European regulations mandate minimum clearance between a vehicle’s engine and its hood to absorb head-impact energy in a pedestrian strike. They require external airbags, softer bumper designs, and visibility standards that ensure drivers can actually see pedestrians directly in front of them. The US, by comparison, has no pedestrian impact regulations at all. American automakers largely self-certify safety compliance — regulators don’t even crash-test every model sold to the public. So when US automakers argue that EU safety requirements are unfair trade restrictions, what they’re really arguing is that Europe should accept vehicles built to a lower standard. That argument tends to land differently when you say it plainly.

$10 Gas and 500-Year-Old Streets Are Not Regulatory Inventions

I want to be direct about something the lobbying language carefully avoids: the market has already delivered its verdict on American big trucks in Europe, and that verdict is overwhelming. Fuel prices across the EU sit around $10 per gallon. City streets in Rome, Lisbon, Amsterdam, and dozens of other major markets were designed before anyone conceived of a Ram 1500. Parking structures simply don’t fit vehicles with American-market footprints.

European buyers aren’t starved for towing capacity, either. A Volkswagen Passat wagon can pull close to 5,000 pounds — nearly identical to a US-spec Ford Ranger. Tradespeople rely on purpose-built vans that are cheaper to fuel, easier to maneuver, and purpose-designed for urban work environments. Real freight moves in actual commercial trucks. The consumer need that American full-size pickups solve in the US doesn’t exist in the same form across the Atlantic, and no amount of trade pressure changes that underlying reality.

Factor US Market EU Market
Average gas price (2026) ~$3.20/gallon ~$10.00/gallon
US trucks sold annually Millions (segment leader) 7,000 total (2024)
Total auto market size ~15M units/year ~10.5M units/year
Pedestrian impact regulation None Mandatory
IVA loophole currently used for N/A F-150, Suburban imports
EU tariff on US vehicles (post-deal) N/A 0% (proposed)
US tariff on EU vehicles (post-deal) 15% N/A

What US Automakers Are Really Asking For Here

In December 2026, the American Automotive Policy Council sent a formal letter to the US Commerce Secretary requesting direct government intervention against the planned IVA changes. One unnamed automaker executive told the Financial Times that Europe is “limiting customer choice” — which is a remarkable framing for a product with 7,000 annual buyers across 450 million people.

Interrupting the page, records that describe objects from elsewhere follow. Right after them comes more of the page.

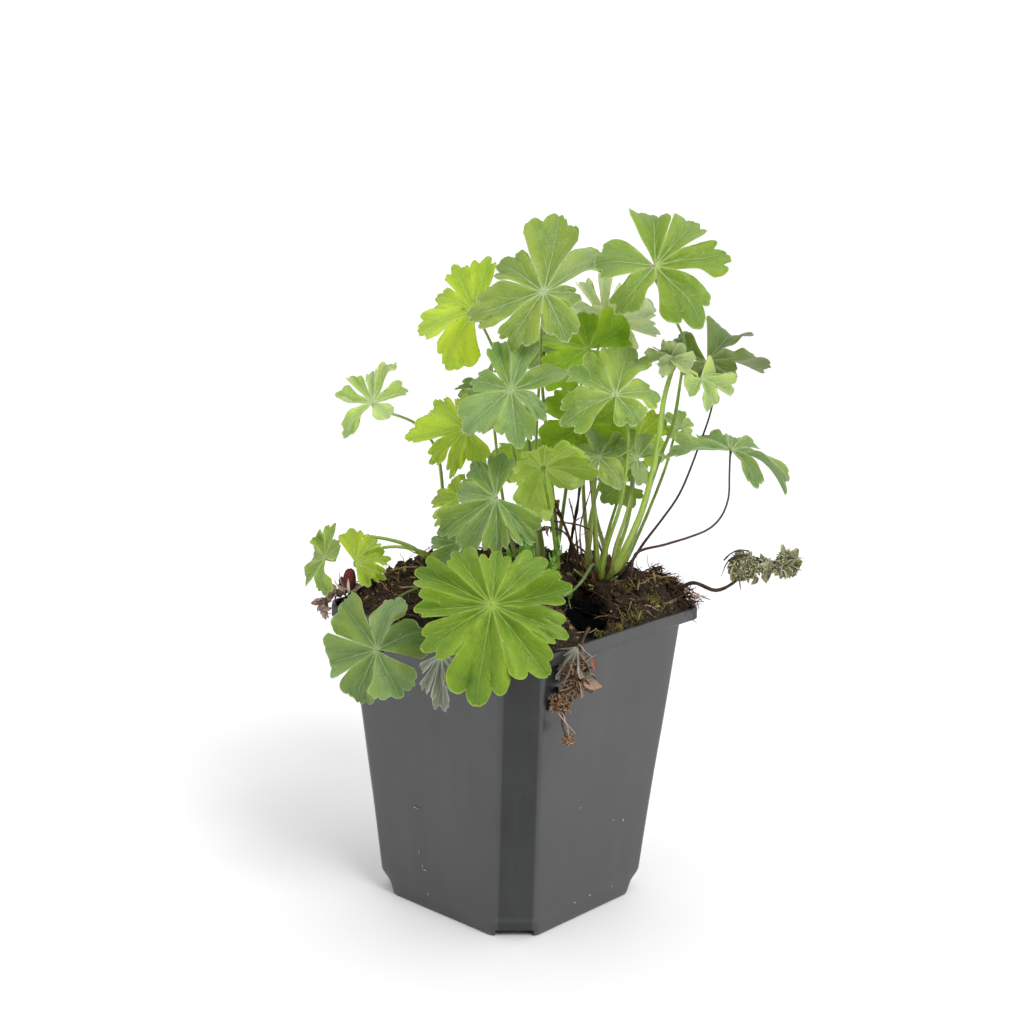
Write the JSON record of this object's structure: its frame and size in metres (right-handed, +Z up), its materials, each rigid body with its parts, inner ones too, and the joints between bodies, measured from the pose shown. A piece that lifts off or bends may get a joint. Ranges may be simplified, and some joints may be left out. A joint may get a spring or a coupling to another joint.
{
  "type": "potted hardy geranium",
  "caption": "Young hardy geranium with palmately cut, toothed leaves on long stalks and a few withered stems, standing in peat in its square grey nursery pot with cut corners.",
  "frame": {"origin": "middle of the pot's flat underside, on the ground", "axes": "+Z up, +X and +Y along the pot's square sides; the plant's fuller side faces between +X and -Y"},
  "size_m": [0.1322, 0.1395, 0.2284],
  "materials": {
    "pot_plastic": "satin",
    "peat": "matte",
    "crown_bark": "matte",
    "leaf_green": "satin",
    "leaf_yellow": "satin",
    "leaf_blue": "satin",
    "leaf_olive": "satin",
    "stem_green": "satin",
    "withered": "matte",
    "dry_brown": "matte",
    "red_brown": "matte"
  },
  "bodies": {
    "root": {"pot": "pot_plastic", "soil": "peat", "crown_main": "crown_bark", "crown_middle": "crown_bark", "crown_left": "crown_bark", "leaf_top_right": "leaf_green", "leaf_top_centre": "leaf_green", "leaf_top_left": "leaf_yellow", "leaf_left_small": "leaf_green", "leaf_mid_left": "leaf_yellow", "leaf_blue": "leaf_blue", "leaf_centre": "leaf_green", "leaf_bright_back": "leaf_green", "leaf_pale_right": "leaf_green", "leaf_narrow": "leaf_green", "leaf_dark_right": "leaf_olive", "leaf_droop_right": "leaf_blue", "leaf_olive": "leaf_olive", "leaf_underside": "leaf_yellow", "leaf_mid_dark": "leaf_blue", "leaf_front": "leaf_green", "leaf_front_left": "leaf_blue", "leaf_far_left": "leaf_green", "leaf_left_pair": "leaf_green", "leaf_left_tiny": "leaf_yellow", "leaf_left_low": "leaf_green", "leaf_mid_green": "leaf_green", "leaf_grey_small": "leaf_green", "leaf_yellow": "leaf_yellow", "leaf_dark_low": "leaf_green", "leaf_low": "leaf_green", "leaf_right_small": "leaf_green", "leaf_back_centre": "leaf_green", "leaf_back_right": "leaf_green", "leaf_back_left": "leaf_green", "leaf_back_low": "leaf_green", "shoot": "stem_green", "withered_leaf_left": "withered", "withered_leaf_right": "withered", "withered_leaf_front": "dry_brown", "dry_litter": "dry_brown", "dry_stem_1": "dry_brown", "dry_stem_2": "dry_brown", "dry_stem_3": "dry_brown", "red_bud": "red_brown"}
  },
  "joints": []
}
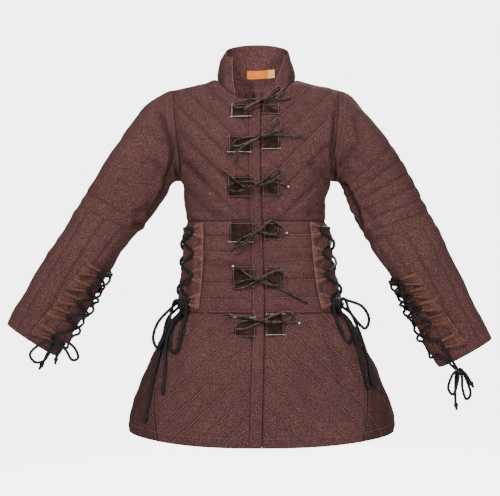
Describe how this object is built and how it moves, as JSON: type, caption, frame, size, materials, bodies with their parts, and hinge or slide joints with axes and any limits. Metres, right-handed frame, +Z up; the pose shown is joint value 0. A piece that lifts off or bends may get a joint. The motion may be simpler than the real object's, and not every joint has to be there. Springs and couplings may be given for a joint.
{
  "type": "gambeson",
  "caption": "Quilted arming jacket with standing collar, laced waist and forearms, flared skirt and leather ties down the front.",
  "frame": {"origin": "between the wearer's shoulders, at the base of the neck, where the garment hangs from the wearer", "axes": "+Z up, -Y out of the front, +X to the wearer's left"},
  "size_m": [1.0818, 0.3435, 0.8892],
  "materials": {
    "quilted_cloth": "matt woven wool, quilted",
    "suede": "matt suede",
    "tab_cloth": "matt twill, folded",
    "label_weave": "woven tape",
    "tie_leather": "satin thong",
    "black_cord": "braided cord"
  },
  "bodies": {
    "root": {"chest_front_left": "quilted_cloth", "chest_front_right": "quilted_cloth", "chest_back": "quilted_cloth", "waist_front_left": "quilted_cloth", "waist_front_right": "quilted_cloth", "waist_side_left": "quilted_cloth", "waist_side_right": "quilted_cloth", "waist_back": "quilted_cloth", "skirt_front_left": "quilted_cloth", "skirt_front_right": "quilted_cloth", "skirt_back": "quilted_cloth", "skirt_gore_left": "quilted_cloth", "skirt_gore_right": "quilted_cloth", "front_band": "quilted_cloth", "collar": "quilted_cloth", "sleeve_left": "quilted_cloth", "sleeve_right": "quilted_cloth", "patch_left_1": "suede", "patch_left_2": "suede", "patch_left_3": "suede", "patch_left_4": "suede", "patch_left_5": "suede", "patch_left_6": "suede", "patch_right_1": "suede", "patch_right_2": "suede", "patch_right_3": "suede", "patch_right_4": "suede", "patch_right_5": "suede", "patch_right_6": "suede", "waist_tabs_front_left": "tab_cloth", "waist_tabs_front_right": "tab_cloth", "waist_tabs_back_left": "tab_cloth", "waist_tabs_back_right": "tab_cloth", "arm_tabs_front_left": "tab_cloth", "arm_tabs_front_right": "tab_cloth", "arm_tabs_back_left": "tab_cloth", "arm_tabs_back_right": "tab_cloth", "label": "label_weave", "tie_1": "tie_leather", "tie_2": "tie_leather", "tie_3": "tie_leather", "tie_4": "tie_leather", "tie_5": "tie_leather", "tie_6": "tie_leather", "lace_waist_left": "black_cord", "lace_waist_right": "black_cord", "lace_arm_left": "black_cord", "lace_arm_right": "black_cord", "bow_waist_left": "black_cord", "bow_waist_right": "black_cord", "bow_arm_left": "black_cord", "bow_arm_right": "black_cord"}
  },
  "joints": []
}
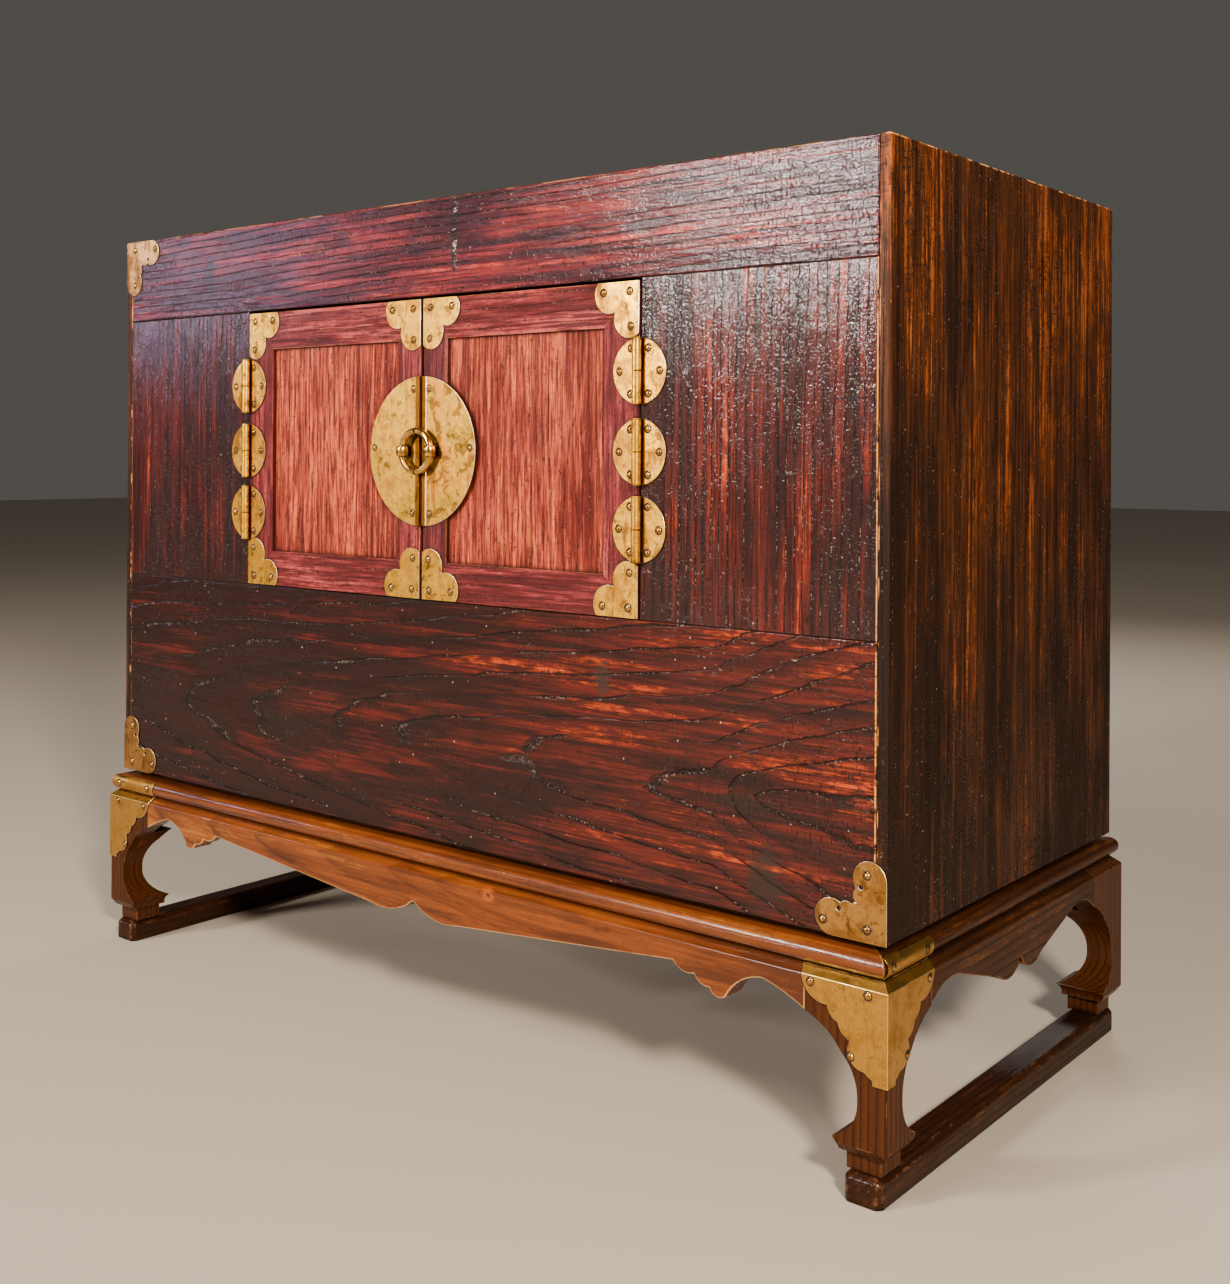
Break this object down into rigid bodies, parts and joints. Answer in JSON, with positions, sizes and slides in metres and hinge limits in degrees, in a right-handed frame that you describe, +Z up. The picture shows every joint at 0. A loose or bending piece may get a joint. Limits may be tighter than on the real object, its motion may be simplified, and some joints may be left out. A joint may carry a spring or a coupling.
{
  "type": "korean single case chest on stand",
  "caption": "Low Korean chest of lacquered boards with two small brass-mounted front doors and a ring pull, on a separate stand with cusped aprons and cabriole legs on runners.",
  "frame": {"origin": "on the floor under the middle of the overall size", "axes": "+X to the right of someone facing the doors, +Y from the doors towards the back, +Z up"},
  "size_m": [0.9186, 0.4298, 0.728],
  "materials": {
    "front_wood": "dark red-brown lacquer over open grain, worn",
    "side_wood": "dark brown lacquer, vertical grain",
    "door_wood": "red lacquer, worn",
    "stand_wood": "orange-brown lacquer, rubbed on the edges",
    "runner_wood": "dark, bruised, dull",
    "plain_wood": "bare, dusty",
    "brass": "hand-cut yellow brass with brown patina"
  },
  "bodies": {
    "case": {"apron_back": "stand_wood", "apron_front": "stand_wood", "apron_left": "stand_wood", "apron_right": "stand_wood", "back_planks": "plain_wood", "case_bearers": "plain_wood", "case_corner_plates": "brass", "case_nails": "brass", "door_stops": "plain_wood", "flank_left": "front_wood", "flank_right": "front_wood", "floor_board": "plain_wood", "front_bottom_board": "front_wood", "front_top_board": "front_wood", "hinge_leaves_case_left": "brass", "hinge_leaves_case_right": "brass", "hinge_pins": "brass", "leg_back_left": "stand_wood", "leg_back_right": "stand_wood", "leg_front_left": "stand_wood", "leg_front_right": "stand_wood", "leg_mount_left": "brass", "leg_mount_right": "brass", "moulding_back": "stand_wood", "moulding_front": "stand_wood", "moulding_left": "stand_wood", "moulding_right": "stand_wood", "moulding_strap_left": "brass", "moulding_strap_right": "brass", "runner_left": "runner_wood", "runner_right": "runner_wood", "side_board_left": "side_wood", "side_board_right": "side_wood", "stand_nails": "brass", "top_board": "front_wood"},
    "left_door": {"left_bottom_rail": "door_wood", "left_corner_plates": "brass", "left_hinge_leaves": "brass", "left_hinge_stile": "door_wood", "left_lock_plate": "brass", "left_meeting_stile": "door_wood", "left_nails": "brass", "left_panel": "door_wood", "left_staple": "brass", "left_top_rail": "door_wood"},
    "right_door": {"right_bottom_rail": "door_wood", "right_corner_plates": "brass", "right_hinge_leaves": "brass", "right_hinge_stile": "door_wood", "right_lock_plate": "brass", "right_meeting_stile": "door_wood", "right_nails": "brass", "right_panel": "door_wood", "right_staple": "brass", "right_top_rail": "door_wood"},
    "left_pull": {"left_ring_half": "brass"},
    "right_pull": {"right_ring_half": "brass"}
  },
  "joints": [
    {"name": "left_door_hinge", "type": "hinge", "parent": "case", "child": "left_door", "pos_m": [-0.2435, -0.205, 0.512], "axis": [0, 0, -1], "range_deg": [0, 160]},
    {"name": "right_door_hinge", "type": "hinge", "parent": "case", "child": "right_door", "pos_m": [0.2355, -0.205, 0.512], "axis": [0, 0, 1], "range_deg": [0, 160]},
    {"name": "left_pull_swing", "type": "hinge", "parent": "left_door", "child": "left_pull", "pos_m": [-0.02103, -0.2076, 0.5103], "axis": [0, 0, -1], "range_deg": [0, 100]},
    {"name": "right_pull_swing", "type": "hinge", "parent": "right_door", "child": "right_pull", "pos_m": [0.01303, -0.2076, 0.5103], "axis": [0, 0, 1], "range_deg": [0, 100]}
  ]
}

The real story is simpler than the diplomatic language suggests. Automakers want to preserve a low-volume regulatory loophole and use trade deal negotiations as leverage to keep it open. Will it work? My honest read is probably not. The EU’s safety update timeline predates this entire tariff saga, and Brussels has little incentive to soften pedestrian protection rules as a favor to foreign automakers. But rattling diplomatic sabers costs almost nothing, and if one conversation in the right office softens the IVA update even slightly, the lobbying investment pays off. That’s the actual calculation happening here — not a principled stand for consumer freedom.

If you follow US-EU trade policy or work in the automotive industry, now is the time to watch the IVA regulatory process closely. The outcome will shape what non-compliant vehicles can access European markets for years to come — and it will set a precedent for how safety standards interact with trade agreements globally. Track the EU’s official vehicle approval updates and watch whether the Commerce Department takes any formal action in response to the AAPC letter. This is one of those slow-moving stories that suddenly accelerates without warning.